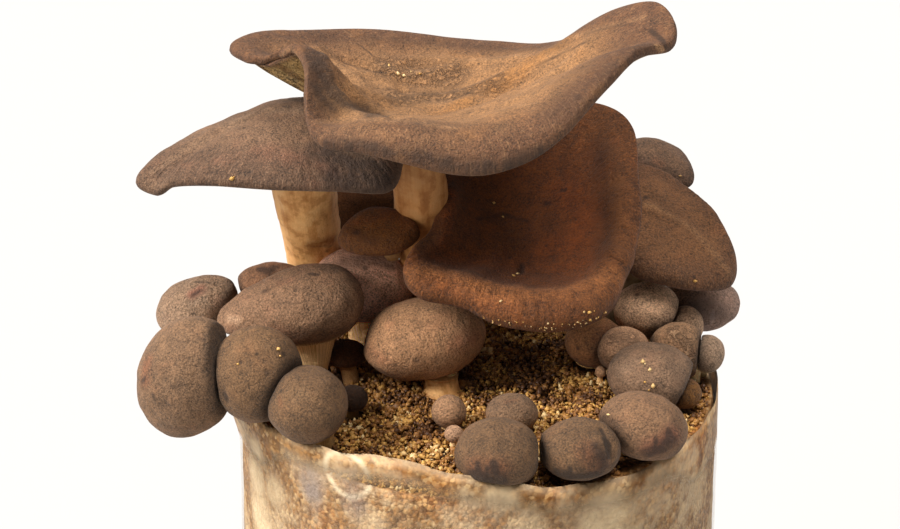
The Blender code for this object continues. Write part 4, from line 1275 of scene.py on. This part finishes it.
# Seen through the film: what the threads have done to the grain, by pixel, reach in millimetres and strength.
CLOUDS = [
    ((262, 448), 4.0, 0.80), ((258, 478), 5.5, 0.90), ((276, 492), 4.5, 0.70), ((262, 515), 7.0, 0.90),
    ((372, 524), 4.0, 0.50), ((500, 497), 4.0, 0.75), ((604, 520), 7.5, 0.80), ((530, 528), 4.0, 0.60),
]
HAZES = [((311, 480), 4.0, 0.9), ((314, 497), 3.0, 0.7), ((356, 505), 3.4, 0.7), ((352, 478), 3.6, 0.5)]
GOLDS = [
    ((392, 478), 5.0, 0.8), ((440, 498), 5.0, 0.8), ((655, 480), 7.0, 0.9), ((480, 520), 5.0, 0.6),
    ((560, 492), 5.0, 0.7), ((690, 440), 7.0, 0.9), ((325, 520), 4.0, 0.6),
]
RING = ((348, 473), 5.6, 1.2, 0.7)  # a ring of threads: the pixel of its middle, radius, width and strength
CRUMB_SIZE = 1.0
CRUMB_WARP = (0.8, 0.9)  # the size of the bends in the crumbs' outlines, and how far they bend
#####
* **WHAT YOU ARE ASKED TO DO**
Copy out the material above in its entirety. Every detail must match.

* **RIGHT ANSWER**
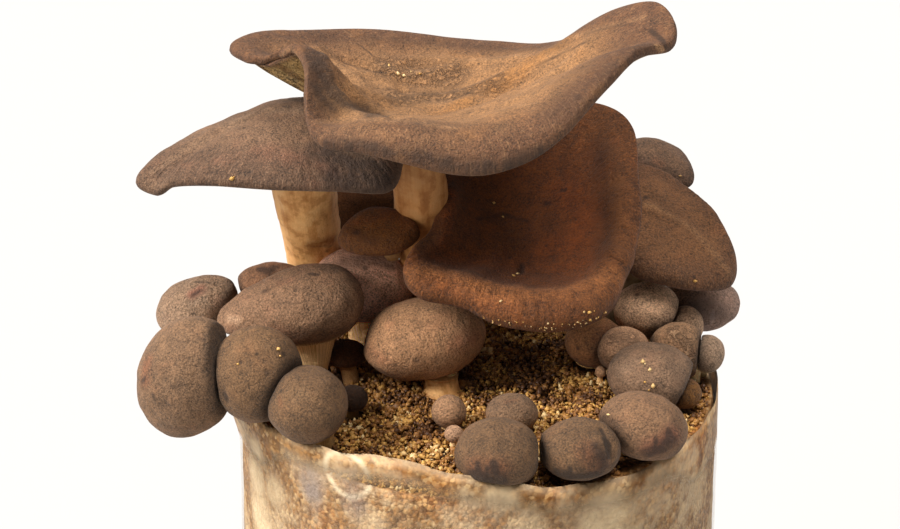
The Blender code for this object continues. Write part 4, from line 1275 of scene.py on. This part finishes it.
# Seen through the film: what the threads have done to the grain, by pixel, reach in millimetres and strength.
CLOUDS = [
    ((262, 448), 4.0, 0.80), ((258, 478), 5.5, 0.90), ((276, 492), 4.5, 0.70), ((262, 515), 7.0, 0.90),
    ((372, 524), 4.0, 0.50), ((500, 497), 4.0, 0.75), ((604, 520), 7.5, 0.80), ((530, 528), 4.0, 0.60),
]
HAZES = [((311, 480), 4.0, 0.9), ((314, 497), 3.0, 0.7), ((356, 505), 3.4, 0.7), ((352, 478), 3.6, 0.5)]
GOLDS = [
    ((392, 478), 5.0, 0.8), ((440, 498), 5.0, 0.8), ((655, 480), 7.0, 0.9), ((480, 520), 5.0, 0.6),
    ((560, 492), 5.0, 0.7), ((690, 440), 7.0, 0.9), ((325, 520), 4.0, 0.6),
]
RING = ((348, 473), 5.6, 1.2, 0.7)  # a ring of threads: the pixel of its middle, radius, width and strength
CRUMB_SIZE = 1.0
CRUMB_WARP = (0.8, 0.9)  # the size of the bends in the crumbs' outlines, and how far they bend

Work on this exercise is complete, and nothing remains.